Repeat the listing in full. Nothing may be added or left out.
- - - - - - -
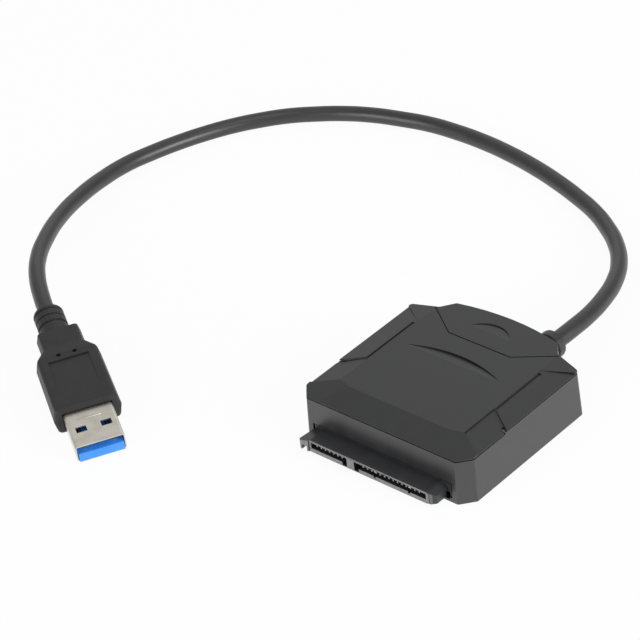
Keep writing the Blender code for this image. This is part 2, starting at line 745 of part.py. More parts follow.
def place_on_board(name, size, place, surface, bevel):
    """A bevelled block standing on the board."""
    half_x, half_y, height = size
    low = (place[0] - half_x, depth(place[1]) - half_y, BOARD_TOP + SEAT_GAP)
    high = (place[0] + half_x, depth(place[1]) + half_y, BOARD_TOP + SEAT_GAP + height)
    block = box(name, low, high, surface)
    edge = block.modifiers.new("edges", "BEVEL")
    edge.width = bevel
    edge.segments = 1
    return block


def make_board_parts():
    """The parts that the board carries."""
    place_on_board("bridge_chip", CHIP_SIZE, CHIP_PLACE, chip_black(), 0.0002)
    place_on_board("flash_chip", FLASH_SIZE, FLASH_PLACE, chip_black(), 0.0002)
    place_on_board("voltage_regulator", REGULATOR_SIZE, REGULATOR_PLACE, chip_black(), 0.0002)
    place_on_board("crystal", CRYSTAL_SIZE, CRYSTAL_PLACE, tin(), 0.0006)
    place_on_board("power_inductor", INDUCTOR_SIZE, INDUCTOR_PLACE, chip_black(), 0.0005)
    foot = BOARD_TOP + SEAT_GAP
    x, y = CAPACITOR_PLACE[0], depth(CAPACITOR_PLACE[1])
    cylinder("capacitor", (x, y, foot), (x, y, foot + CAPACITOR_HEIGHT), CAPACITOR_RADIUS, tin())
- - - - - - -
# The reply
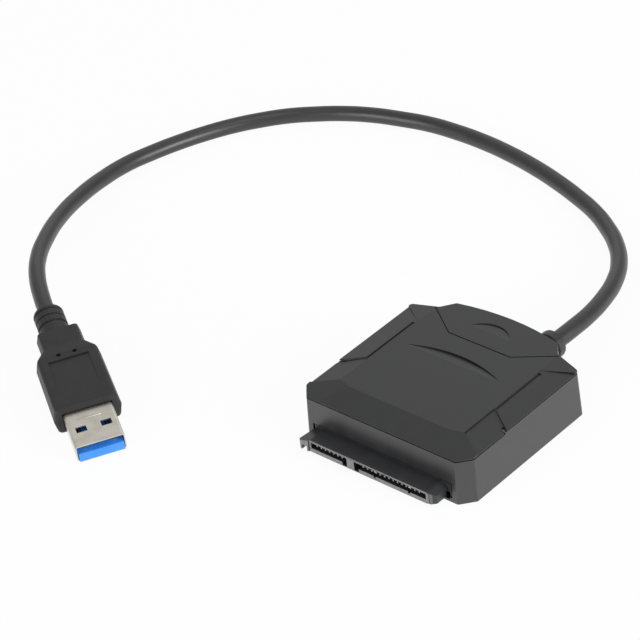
Keep writing the Blender code for this image. This is part 2, starting at line 745 of part.py. More parts follow.
def place_on_board(name, size, place, surface, bevel):
    """A bevelled block standing on the board."""
    half_x, half_y, height = size
    low = (place[0] - half_x, depth(place[1]) - half_y, BOARD_TOP + SEAT_GAP)
    high = (place[0] + half_x, depth(place[1]) + half_y, BOARD_TOP + SEAT_GAP + height)
    block = box(name, low, high, surface)
    edge = block.modifiers.new("edges", "BEVEL")
    edge.width = bevel
    edge.segments = 1
    return block


def make_board_parts():
    """The parts that the board carries."""
    place_on_board("bridge_chip", CHIP_SIZE, CHIP_PLACE, chip_black(), 0.0002)
    place_on_board("flash_chip", FLASH_SIZE, FLASH_PLACE, chip_black(), 0.0002)
    place_on_board("voltage_regulator", REGULATOR_SIZE, REGULATOR_PLACE, chip_black(), 0.0002)
    place_on_board("crystal", CRYSTAL_SIZE, CRYSTAL_PLACE, tin(), 0.0006)
    place_on_board("power_inductor", INDUCTOR_SIZE, INDUCTOR_PLACE, chip_black(), 0.0005)
    foot = BOARD_TOP + SEAT_GAP
    x, y = CAPACITOR_PLACE[0], depth(CAPACITOR_PLACE[1])
    cylinder("capacitor", (x, y, foot), (x, y, foot + CAPACITOR_HEIGHT), CAPACITOR_RADIUS, tin())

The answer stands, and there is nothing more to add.